Technical challenges have a known solution. This is not the case with adaptive challenges. Authority figures will most of the time treat adaptive challenges the same way as technical challenges. A challenge may be partly adaptive and partly technical. Treating this challenge as fully technical will solve only the technical component. How will one know that the problem has not been solved fully?

Scenario

The death penalty has been used by many countries as a way of punishment. This is still practiced in different countries in the world. Crimes that are punishable by death depend on the jurisdiction, but mostly include offences such as murder, rape, terrorism, drug trafficking and genocide. The death penalty ensures that criminals do not have a chance of doing bad things over and over again; in other words, criminals are silenced forever. This penalty aims at deterring further criminal activities.
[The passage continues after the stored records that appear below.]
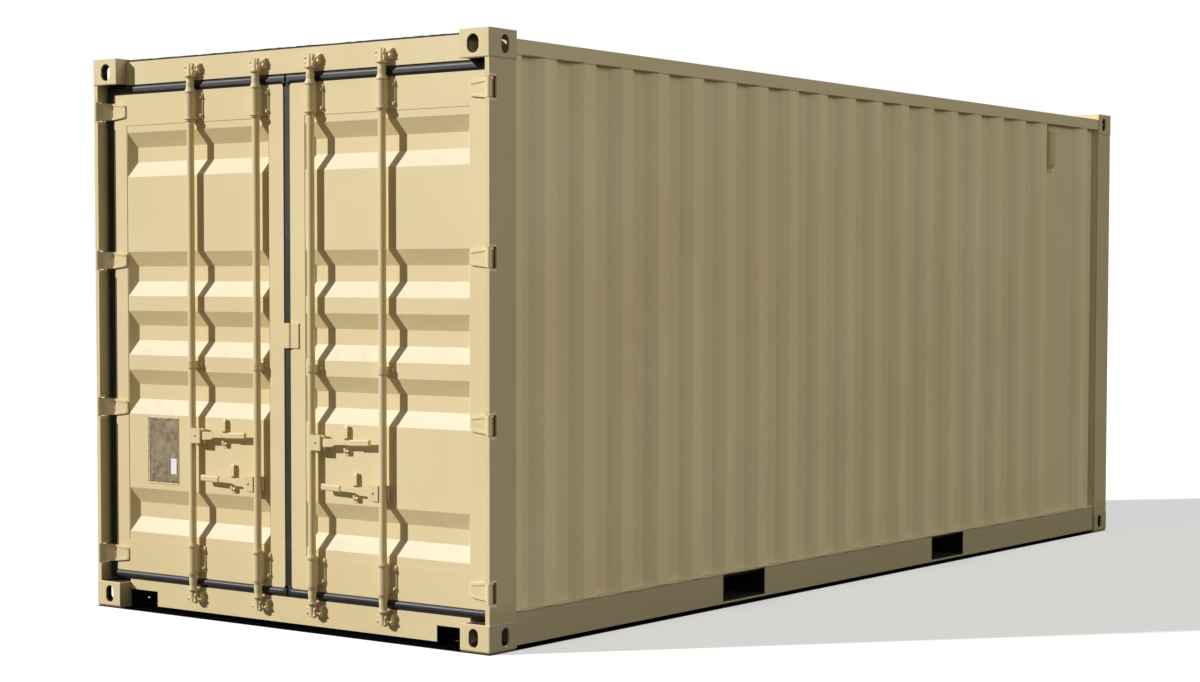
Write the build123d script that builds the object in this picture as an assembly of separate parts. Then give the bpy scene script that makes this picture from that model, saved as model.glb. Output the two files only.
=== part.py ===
from build123d import *
from math import sqrt
import os

os.makedirs("parts", exist_ok=True)

# Frame of the model: origin under the middle of the box, +Z up, +X to the right
# of someone facing the doors, +Y from the door end to the closed front end.

# Overall size, standard twenty foot dry box
length = 6058.0
width = 2438.0
height = 2591.0

# Corner castings
casting_long = 178.0
casting_wide = 162.0
casting_tall = 118.0
casting_skin = 14.0
casting_back = 10.0
casting_load_plate = 28.5
casting_far_plate = 12.0
slot_long = 124.0
slot_wide = 63.5
slot_from_end = 102.5
slot_from_side = 89.5
side_hole_tall = 79.5
side_hole_wide = 51.0
end_hole_wide_top = 63.5
hole_from_face = 62.0
casting_round = 9.0

# Frame members
skin_inset = 4.0
post_plate = 6.0
post_lip = 24.0
post_stop_depth = 132.0
post_stop_wide = 110.0
post_back_depth = 178.0
front_post_long = 174.0
front_post_wide = 105.0
front_post_fold = 54.0
base_bottom = 15.0
bottom_rail_tall = 145.0
bottom_rail_plate = 4.5
bottom_rail_inset = 12.0
bottom_rail_flange = 48.0
top_rail_drop = 33.0
top_rail_tall = 63.0
top_rail_wide = 60.0
rail_plate = 4.0

# Door end frame, depths are measured from the end plane of the castings
header_depth = 95.0
header_drop = 13.0
header_tall = 108.0
header_stop_depth = 125.0
header_stop_tall = 38.0
header_back_depth = 178.0
sill_depth = 68.0
sill_tall = 116.0
sill_stop_depth = 128.0
sill_back_depth = 190.0
sill_notch_wide = 187.0
sill_notch_tall = 70.0
frame_plate = 4.0

# Floor and base
crossmember_tall = 122.0
crossmember_flange = 45.0
crossmember_plate = 4.0
crossmember_step = 310.0
floor_thick = 28.0
floor_board_count = 5
floor_board_gap = 2.0
pocket_wide = 355.0
pocket_tall = 120.0
pocket_lift = 15.0
pocket_tunnel_tall = 102.0
pocket_spacing = 2055.0
pocket_shift = -67.0
pocket_plate = 5.0

# Corrugated skins
wall_inset = 6.0
wall_plate = 1.6
wall_depth = 36.0
wall_pitch = 278.0
wall_outer_flat = 72.0
wall_slope = 68.0
wall_first_ridge = 373.0
wall_rear_step = 18.0
wall_front_step = 15.0
front_wall_plate = 2.0
front_wall_depth = 45.0
front_wall_pitch = 250.0
front_wall_flat = 110.0
front_wall_slope = 18.0
front_wall_inset = 6.0
roof_plate = 2.0
roof_rise = 14.0
roof_pitch = 209.0
roof_flat = 90.0
roof_slope = 14.0
roof_lap = 30.0
roof_rib_inset = 70.0
roof_rib_taper = 60.0

# Side vents
vent_wide = 66.0
vent_tall = 236.0
vent_drop = 24.0
vent_out = 22.0
vent_lip = 7.0
vent_slant = 24.0

# Door leaves
leaf_depth = 66.0
leaf_thick = 50.0
leaf_top_gap = 45.0
leaf_bottom_gap = 41.0
leaf_side_inset = 70.0
leaf_corner_round = 14.0
meeting_line = -8.0
meeting_gap = 41.0
stile_wide = 90.0
top_member_tall = 146.0
bottom_member_tall = 152.0
panel_plate = 2.0
panel_inset = 2.0
rib_depth = 36.0
rib_flat = 70.0
rib_slope = 69.0
rib_end_slope = 32.0
rib_pitch = 278.0
rib_from_top = 283.0
rib_from_bottom = 294.0
handle_field_tall = 352.0

# Door seals
seal_front_depth = 58.0
seal_header_gap = 7.0
seal_top_gap = 4.0
seal_bottom_gap = 5.0
seal_post_gap = 5.0
seal_meeting_gap = 9.0
seal_round = 14.0
seal_swing_gap = 9.0
seal_end_gap = 11.0

# Hinges
pin_inset = 12.0
pin_radius = 7.0
pin_running_gap = 0.25
knuckle_radius = 11.5
hinge_step = 348.0
hinge_from_top = 77.0
hinge_from_bottom = 80.0
hinge_side_gap = 2.0
hinge_lug_tall = 12.0
hinge_notch_depth = 50.0
blade_tall = 86.0
blade_taper = 4.0
blade_tip_tall = 58.0
blade_thick = 10.0
blade_shank = 12.0
blade_reach = 88.0
blade_tip_round = 9.0
blade_ridge = 11.0
blade_hollow = 3.0
blade_crank_inner = (3.0, 7.0)
blade_crank_outer = (-9.0, -5.0)

# Lock rods
rod_depth = 35.0
rod_radius = 17.0
rod_inner_x = 169.0
rod_spacing = 423.0
rod_running_gap = 0.5
rod_collar_radius = 24.0
rod_collar_tall = 6.0
rod_skirt_radius = 26.0
rod_skirt_rim = 5.0
rod_neck_radius = 18.5
rod_neck_end = 45.0
rod_neck_reach = 57.0
collar_gap = 1.0

# Cams on the rod ends and the keepers that hold them
cam_tall = 63.0
cam_header_gap = 12.0
cam_sill_gap = 5.0
cam_flange_radius = 27.0
cam_flange_tall = 7.0
cam_tip_radius = 11.0
cam_thick = 15.0
cam_reach = 26.0
cam_heel = 22.0
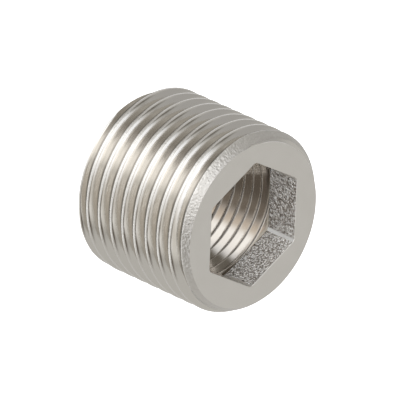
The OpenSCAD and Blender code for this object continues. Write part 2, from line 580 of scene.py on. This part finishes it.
# name: azimuths from and to, heights above the horizon from and to, how soft
# the edges are across and upward (all in degrees), and the light; a panel lies
# over those above it in the list
ROOM = (0.63, 0.63, 0.62)
PANELS = {
    "ceiling": (0, 360, 62, 95, 16, 16, (1.80, 1.85, 1.98)),
    "ceiling rim": (60, 165, 55, 78, 20, 20, (0.78, 0.76, 0.72)),
    "key, upper part": (20, 85, 27, 75, 30, 30, (1.42, 1.46, 1.54)),
    "side, upper part": (70, 145, 45, 60, 20, 20, (1.20, 1.22, 1.24)),
    "side": (65, 135, 2, 20, 16, 16, (1.32, 1.37, 1.46)),
    "warm wall": (70, 150, -22, -8, 8, 8, (0.76, 0.73, 0.69)),
    "low strip": (70, 145, -40, -20, 8, 8, (1.85, 1.90, 2.00)),
    "low key": (10, 85, -64, -26, 16, 16, (1.62, 1.68, 1.77)),
    "key": (22, 64, -22, 28, 28, 28, (2.35, 2.40, 2.50)),
    "dark card": (330, 380, 4, 32, 14, 14, (0.68, 0.68, 0.68)),
    "low dark card": (345, 393, -25, -16, 20, 20, (0.25, 0.22, 0.20)),
    "back": (335, 385, 39, 67, 26, 26, (1.30, 1.36, 1.46)),
    "dark side": (277, 312, -5, 50, 16, 16, (0.50, 0.50, 0.50)),
    "low fill": (275, 345, -33, -13, 6, 6, (1.02, 1.04, 1.10)),
    "dark floor": (120, 350, -95, -50, 16, 16, (0.00, 0.00, 0.00)),
    "backdrop": (155, 250, -60, 5, 20, 20, (0.70, 0.70, 0.70)),
    "bottom": (0, 360, -96, -72, 12, 12, (0.55, 0.55, 0.56)),
    "bright rail": (2, 50, 46, 61, 14, 8, (1.70, 1.75, 1.82)),
    "warm rail": (44, 72, 46, 62, 22, 8, (0.95, 0.87, 0.78)),
    "dark rail": (68, 122, 47, 61, 30, 8, (0.26, 0.23, 0.20)),
    "dark rail's end": (100, 160, 34, 53, 20, 8, (0.16, 0.14, 0.12)),
    "low rail": (-48, -8, 34, 51, 14, 8, (0.21, 0.20, 0.18)),
}

world = bpy.data.worlds.new("studio")
world.use_nodes = True
world.node_tree.nodes.clear()
studio = Wire(world.node_tree)
sight = studio.node("ShaderNodeTexCoord")
sight = sight.node("ShaderNodeSeparateXYZ", None, {0: sight})
azimuth = sight.beside("Y").math("ARCTAN2", sight.beside("X")).math("DEGREES")
elevation = sight.beside("Z").math("ARCSINE").math("DEGREES")


def within(away, half, soft):
    """1 inside a panel's half width, falling to 0 over its soft edge."""
    return away.node(
        "ShaderNodeMapRange", {"interpolation_type": "SMOOTHSTEP"},
        {0: away, 1: half + soft / 2, 2: half - soft / 2, 3: 0.0, 4: 1.0},
    )


light = ROOM
for left, right, low, high, soft, soft_up, shade in PANELS.values():
    upward = (elevation - (low + high) / 2).math("ABSOLUTE")
    panel = within(upward, (high - low) / 2, soft_up)
    if right - left < 360:
        across = (azimuth - (left + right) / 2).math("WRAP", 180.0, -180.0).math("ABSOLUTE")
        panel = panel * within(across, (right - left) / 2, soft)
    light = laid_over(light, panel, shade)
light = laid_over(light, studio.node("ShaderNodeLightPath"), WHITE)  # all that the camera sees
backdrop = studio.node("ShaderNodeBackground", None, {"Color": light})
studio.node("ShaderNodeOutputWorld", None, {"Surface": backdrop})
bpy.context.scene.world = world
bpy.context.scene.view_settings.view_transform = "Standard"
Capital crimes are still being committed across the globe. In 2019, at least 2,200 death sentences were recorded. Is death penalty not effective enough? Are criminals not afraid of death penalty? Society agrees that crime is bad and we need to join hands in stopping it. But does the society agree to the death penalty as solution to crime?

People in position of authority have relied on death penalty as a means of deterring criminal activities. It may have worked; no one is so ready to die, not anyway when the consequences are well known. However, this punishment does not take into consideration complex social and economic components that drive crime and criminal activities; perhaps for criminals they don’t often think of the consequences of their actions. In Canada the capital offenses were reported to have dropped by 44% after the government stopped executing criminals. What may have triggered this drop? Death penalty deprives people the opportunity to reform; society believes if criminals are taken through rehab, they are likely to change and be useful members in the society.

In the above scenario, the death penalty aimed at solving the problem of capital crimes. However, same crimes are still being committed. These crimes affect society who are still looking forward to the people in positions of authority to help them against the menace. The decision by governments to execute criminals does not solve the problem. As a person who exercises adaptive leadership, you will need to identify the language of complaints which will increasingly be used to describe the current situation in diagnosing an adaptive challenge. In this case complaints may include cases of error in judicial system, the victims having no alternatives i.e. self-defense and some will remain adamant that death penalty is the cruelest punishment.